Growing Drinking Water Crisis Threatens U.S. Cities
JACKSON, Mississippi (Dispatches) -- Residents of Jackson, Miss., recently experienced a week without reliable water service. And an advisory to boil any water that does flow from faucets in that capital city of 150,000 people has been in place since late July.
This is just some of the alarming drinking-water-related news that has surfaced as summer winds down in the U.S. Other reports have told of arsenic in tap water in a New York City public housing complex, potentially sewage- or runoff-related Escherichia coli bacteria in West Baltimore’s water supply and a lawsuit alleging neurological issues linked to thousands of liters of jet fuel that leaked into drinking water in Hawaii last year.
In the aftermath of the drinking-water contamination crisis that hit Flint, Mich., in 2014, a growing number of similar incidents have received national attention, eroding confidence in neglected drinking-water and wastewater treatment systems that once were considered among the world’s most sophisticated and robust.
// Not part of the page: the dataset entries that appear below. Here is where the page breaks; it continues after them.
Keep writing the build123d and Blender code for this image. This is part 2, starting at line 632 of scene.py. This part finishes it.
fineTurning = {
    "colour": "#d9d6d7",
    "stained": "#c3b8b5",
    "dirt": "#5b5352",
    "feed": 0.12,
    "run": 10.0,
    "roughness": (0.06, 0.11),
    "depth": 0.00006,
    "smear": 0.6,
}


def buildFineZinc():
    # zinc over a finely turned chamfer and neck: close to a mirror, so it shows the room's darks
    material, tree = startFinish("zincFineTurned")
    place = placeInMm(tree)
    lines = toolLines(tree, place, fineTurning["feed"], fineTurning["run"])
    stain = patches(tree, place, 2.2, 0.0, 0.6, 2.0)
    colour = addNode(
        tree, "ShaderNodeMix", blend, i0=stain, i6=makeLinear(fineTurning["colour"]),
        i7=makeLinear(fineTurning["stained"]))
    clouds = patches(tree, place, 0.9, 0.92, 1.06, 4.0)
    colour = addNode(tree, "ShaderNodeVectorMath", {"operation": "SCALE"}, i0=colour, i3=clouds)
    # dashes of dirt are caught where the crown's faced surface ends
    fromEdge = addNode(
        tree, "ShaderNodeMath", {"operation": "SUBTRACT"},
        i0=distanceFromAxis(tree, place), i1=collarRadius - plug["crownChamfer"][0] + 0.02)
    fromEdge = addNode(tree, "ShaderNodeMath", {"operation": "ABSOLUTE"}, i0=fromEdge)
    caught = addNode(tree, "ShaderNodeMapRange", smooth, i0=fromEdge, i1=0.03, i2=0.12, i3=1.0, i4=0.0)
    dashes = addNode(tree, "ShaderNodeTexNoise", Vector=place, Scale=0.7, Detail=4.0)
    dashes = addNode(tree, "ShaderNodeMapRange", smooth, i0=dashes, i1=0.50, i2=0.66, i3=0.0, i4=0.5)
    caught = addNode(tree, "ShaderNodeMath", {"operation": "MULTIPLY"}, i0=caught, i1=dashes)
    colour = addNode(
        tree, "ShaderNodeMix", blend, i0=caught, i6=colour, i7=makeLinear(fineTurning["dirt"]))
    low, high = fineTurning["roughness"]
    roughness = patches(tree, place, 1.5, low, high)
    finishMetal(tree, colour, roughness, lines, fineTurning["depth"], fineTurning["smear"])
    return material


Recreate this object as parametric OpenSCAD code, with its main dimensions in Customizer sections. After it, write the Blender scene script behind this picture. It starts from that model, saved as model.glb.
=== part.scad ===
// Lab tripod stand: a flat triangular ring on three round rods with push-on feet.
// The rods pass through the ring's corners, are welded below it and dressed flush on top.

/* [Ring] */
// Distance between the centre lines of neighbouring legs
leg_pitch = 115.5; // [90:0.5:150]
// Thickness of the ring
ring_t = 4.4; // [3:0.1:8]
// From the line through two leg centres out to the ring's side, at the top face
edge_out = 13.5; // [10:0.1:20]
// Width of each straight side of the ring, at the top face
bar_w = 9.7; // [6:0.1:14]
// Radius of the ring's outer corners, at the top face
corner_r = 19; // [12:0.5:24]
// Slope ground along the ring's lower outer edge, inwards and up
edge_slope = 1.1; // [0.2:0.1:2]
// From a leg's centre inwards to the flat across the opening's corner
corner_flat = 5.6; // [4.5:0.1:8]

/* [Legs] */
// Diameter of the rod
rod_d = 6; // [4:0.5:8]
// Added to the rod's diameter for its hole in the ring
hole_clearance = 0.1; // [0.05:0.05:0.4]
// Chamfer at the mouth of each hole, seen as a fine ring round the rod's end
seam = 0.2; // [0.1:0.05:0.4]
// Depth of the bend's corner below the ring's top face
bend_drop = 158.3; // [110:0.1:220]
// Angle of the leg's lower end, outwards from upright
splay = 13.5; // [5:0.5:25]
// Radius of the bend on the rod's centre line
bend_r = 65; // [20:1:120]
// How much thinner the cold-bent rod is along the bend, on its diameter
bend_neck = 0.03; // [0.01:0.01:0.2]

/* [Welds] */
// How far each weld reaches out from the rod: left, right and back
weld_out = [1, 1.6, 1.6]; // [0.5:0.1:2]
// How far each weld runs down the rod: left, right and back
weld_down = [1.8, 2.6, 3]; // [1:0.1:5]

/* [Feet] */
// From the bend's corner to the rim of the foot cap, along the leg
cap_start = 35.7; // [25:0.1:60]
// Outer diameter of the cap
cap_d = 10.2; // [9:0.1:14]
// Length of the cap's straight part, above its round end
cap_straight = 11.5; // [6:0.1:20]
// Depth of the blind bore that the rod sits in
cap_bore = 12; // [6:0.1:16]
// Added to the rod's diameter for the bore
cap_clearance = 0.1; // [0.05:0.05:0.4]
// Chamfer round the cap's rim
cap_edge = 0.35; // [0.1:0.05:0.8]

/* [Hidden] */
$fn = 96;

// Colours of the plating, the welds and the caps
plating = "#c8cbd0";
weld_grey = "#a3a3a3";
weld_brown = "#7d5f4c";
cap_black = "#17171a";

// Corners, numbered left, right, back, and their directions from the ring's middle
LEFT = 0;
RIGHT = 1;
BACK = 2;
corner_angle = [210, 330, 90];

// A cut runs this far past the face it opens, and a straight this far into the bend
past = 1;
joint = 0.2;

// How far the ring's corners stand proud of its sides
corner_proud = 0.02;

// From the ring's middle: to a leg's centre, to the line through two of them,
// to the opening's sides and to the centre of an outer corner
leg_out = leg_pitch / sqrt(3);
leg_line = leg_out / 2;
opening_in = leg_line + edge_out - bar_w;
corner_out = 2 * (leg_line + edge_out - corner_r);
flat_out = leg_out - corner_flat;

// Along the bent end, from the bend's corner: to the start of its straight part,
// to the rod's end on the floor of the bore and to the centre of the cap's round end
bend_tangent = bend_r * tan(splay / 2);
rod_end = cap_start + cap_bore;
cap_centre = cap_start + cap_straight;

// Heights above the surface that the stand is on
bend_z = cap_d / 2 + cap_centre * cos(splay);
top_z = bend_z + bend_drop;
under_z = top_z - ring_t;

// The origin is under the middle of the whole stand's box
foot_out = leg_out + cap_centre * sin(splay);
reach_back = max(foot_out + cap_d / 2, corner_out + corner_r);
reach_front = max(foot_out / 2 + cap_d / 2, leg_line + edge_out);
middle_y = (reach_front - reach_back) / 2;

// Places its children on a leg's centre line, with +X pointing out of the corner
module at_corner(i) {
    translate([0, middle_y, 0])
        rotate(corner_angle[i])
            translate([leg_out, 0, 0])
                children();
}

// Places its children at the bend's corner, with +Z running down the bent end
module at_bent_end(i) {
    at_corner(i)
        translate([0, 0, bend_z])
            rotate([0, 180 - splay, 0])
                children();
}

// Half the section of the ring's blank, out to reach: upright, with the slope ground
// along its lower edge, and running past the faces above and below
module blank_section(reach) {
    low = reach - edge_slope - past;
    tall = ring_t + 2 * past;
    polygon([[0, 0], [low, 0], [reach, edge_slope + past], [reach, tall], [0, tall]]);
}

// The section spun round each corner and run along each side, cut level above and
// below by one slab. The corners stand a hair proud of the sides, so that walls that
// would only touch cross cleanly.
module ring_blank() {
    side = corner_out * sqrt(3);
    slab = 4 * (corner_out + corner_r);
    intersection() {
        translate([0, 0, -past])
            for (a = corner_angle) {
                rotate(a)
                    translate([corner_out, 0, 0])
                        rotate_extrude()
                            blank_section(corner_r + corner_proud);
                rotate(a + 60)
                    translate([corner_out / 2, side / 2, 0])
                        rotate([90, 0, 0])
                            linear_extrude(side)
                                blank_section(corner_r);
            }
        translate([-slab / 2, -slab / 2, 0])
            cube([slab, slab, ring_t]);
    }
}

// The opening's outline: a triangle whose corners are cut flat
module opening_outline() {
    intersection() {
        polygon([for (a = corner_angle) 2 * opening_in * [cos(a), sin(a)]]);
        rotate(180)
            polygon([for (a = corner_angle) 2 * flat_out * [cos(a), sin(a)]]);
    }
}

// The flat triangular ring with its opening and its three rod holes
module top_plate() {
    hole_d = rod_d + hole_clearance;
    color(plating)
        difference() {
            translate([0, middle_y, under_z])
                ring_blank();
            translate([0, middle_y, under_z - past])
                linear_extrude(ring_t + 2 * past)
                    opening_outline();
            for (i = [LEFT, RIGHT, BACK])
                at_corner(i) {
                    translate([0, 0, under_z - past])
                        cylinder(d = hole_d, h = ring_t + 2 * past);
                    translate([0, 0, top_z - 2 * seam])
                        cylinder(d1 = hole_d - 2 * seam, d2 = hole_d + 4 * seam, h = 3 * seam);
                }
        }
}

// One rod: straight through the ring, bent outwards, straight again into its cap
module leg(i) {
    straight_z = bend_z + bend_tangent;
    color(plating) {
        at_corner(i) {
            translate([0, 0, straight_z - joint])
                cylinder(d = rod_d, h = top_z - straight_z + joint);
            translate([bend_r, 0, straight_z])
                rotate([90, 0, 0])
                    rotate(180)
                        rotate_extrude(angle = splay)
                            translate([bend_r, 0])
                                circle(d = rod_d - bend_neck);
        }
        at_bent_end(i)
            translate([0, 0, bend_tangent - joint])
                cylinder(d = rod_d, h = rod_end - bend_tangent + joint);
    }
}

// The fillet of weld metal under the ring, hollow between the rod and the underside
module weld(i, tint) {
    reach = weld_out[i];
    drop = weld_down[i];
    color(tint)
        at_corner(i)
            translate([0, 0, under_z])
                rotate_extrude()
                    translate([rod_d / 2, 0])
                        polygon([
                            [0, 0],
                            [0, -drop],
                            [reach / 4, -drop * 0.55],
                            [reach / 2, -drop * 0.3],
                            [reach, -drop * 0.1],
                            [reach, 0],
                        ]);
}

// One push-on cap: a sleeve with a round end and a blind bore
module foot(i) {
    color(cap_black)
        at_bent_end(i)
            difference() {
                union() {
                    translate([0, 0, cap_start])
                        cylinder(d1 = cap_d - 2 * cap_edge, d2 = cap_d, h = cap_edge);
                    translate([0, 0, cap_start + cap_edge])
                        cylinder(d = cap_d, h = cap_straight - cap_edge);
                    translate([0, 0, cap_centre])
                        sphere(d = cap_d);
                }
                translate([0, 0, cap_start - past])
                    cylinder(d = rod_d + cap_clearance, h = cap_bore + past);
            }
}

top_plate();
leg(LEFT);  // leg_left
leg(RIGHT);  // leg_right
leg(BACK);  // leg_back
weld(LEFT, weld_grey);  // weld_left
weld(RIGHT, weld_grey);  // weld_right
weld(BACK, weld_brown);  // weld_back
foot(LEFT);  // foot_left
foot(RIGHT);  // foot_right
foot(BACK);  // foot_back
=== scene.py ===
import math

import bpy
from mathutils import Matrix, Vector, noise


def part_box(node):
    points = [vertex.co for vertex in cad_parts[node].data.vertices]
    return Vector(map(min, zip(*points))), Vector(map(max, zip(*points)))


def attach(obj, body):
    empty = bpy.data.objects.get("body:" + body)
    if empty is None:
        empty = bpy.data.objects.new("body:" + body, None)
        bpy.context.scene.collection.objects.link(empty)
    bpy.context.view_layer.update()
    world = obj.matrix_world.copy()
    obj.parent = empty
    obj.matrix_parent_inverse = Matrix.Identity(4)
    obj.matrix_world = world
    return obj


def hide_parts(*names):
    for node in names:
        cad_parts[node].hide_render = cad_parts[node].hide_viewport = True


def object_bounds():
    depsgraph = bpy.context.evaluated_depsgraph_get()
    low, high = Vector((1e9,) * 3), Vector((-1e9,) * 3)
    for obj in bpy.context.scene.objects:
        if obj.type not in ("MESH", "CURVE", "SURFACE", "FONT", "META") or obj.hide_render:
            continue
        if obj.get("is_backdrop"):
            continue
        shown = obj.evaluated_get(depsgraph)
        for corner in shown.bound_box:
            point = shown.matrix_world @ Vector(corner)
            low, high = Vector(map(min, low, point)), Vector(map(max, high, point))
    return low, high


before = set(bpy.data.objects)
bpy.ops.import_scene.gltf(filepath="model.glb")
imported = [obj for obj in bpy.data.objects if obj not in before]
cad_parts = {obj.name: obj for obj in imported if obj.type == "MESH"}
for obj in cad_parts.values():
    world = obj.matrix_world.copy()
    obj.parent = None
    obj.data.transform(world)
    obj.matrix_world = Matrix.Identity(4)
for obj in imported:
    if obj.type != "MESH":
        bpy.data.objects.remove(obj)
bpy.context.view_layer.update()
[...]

Some ground will be gained as billions of dollars from the Biden administration’s Bipartisan Infrastructure Law start to flow to states for improvements to local water systems—including the replacement of dangerous lead pipes that run from public water lines to buildings’ plumbing. But money alone cannot solve larger structural and systemic issues afflicting the nation’s thousands of aging public and private water and wastewater systems, experts say.
Upmanu Lall, a hydroclimatologist at Columbia University and a luminary in his field, has co-authored and led numerous studies that document the rise of contaminated drinking water in the U.S.
He and his colleagues assessed a national data set of 17,900 water utilities and other community drinking-water systems, revealing that water-quality violations of the U.S. Safe Drinking Water Act more than doubled between 1980 and 2015.
In the latter year, drinking-water systems serving nearly 21 million people in the U.S. were cited for such water-quality violations.
“Jackson is one of many cities where things like this are happening. It is perhaps one of the larger such crises. And it’s a more chronic one,” Lall told Scientific American.
“One big concern is the California drought. The agriculture industry there is at an extremely high risk of dying. And that will have an impact on the food supply. More generally, we will see a slowly evolving epidemic of water system failures like the one in Jackson.”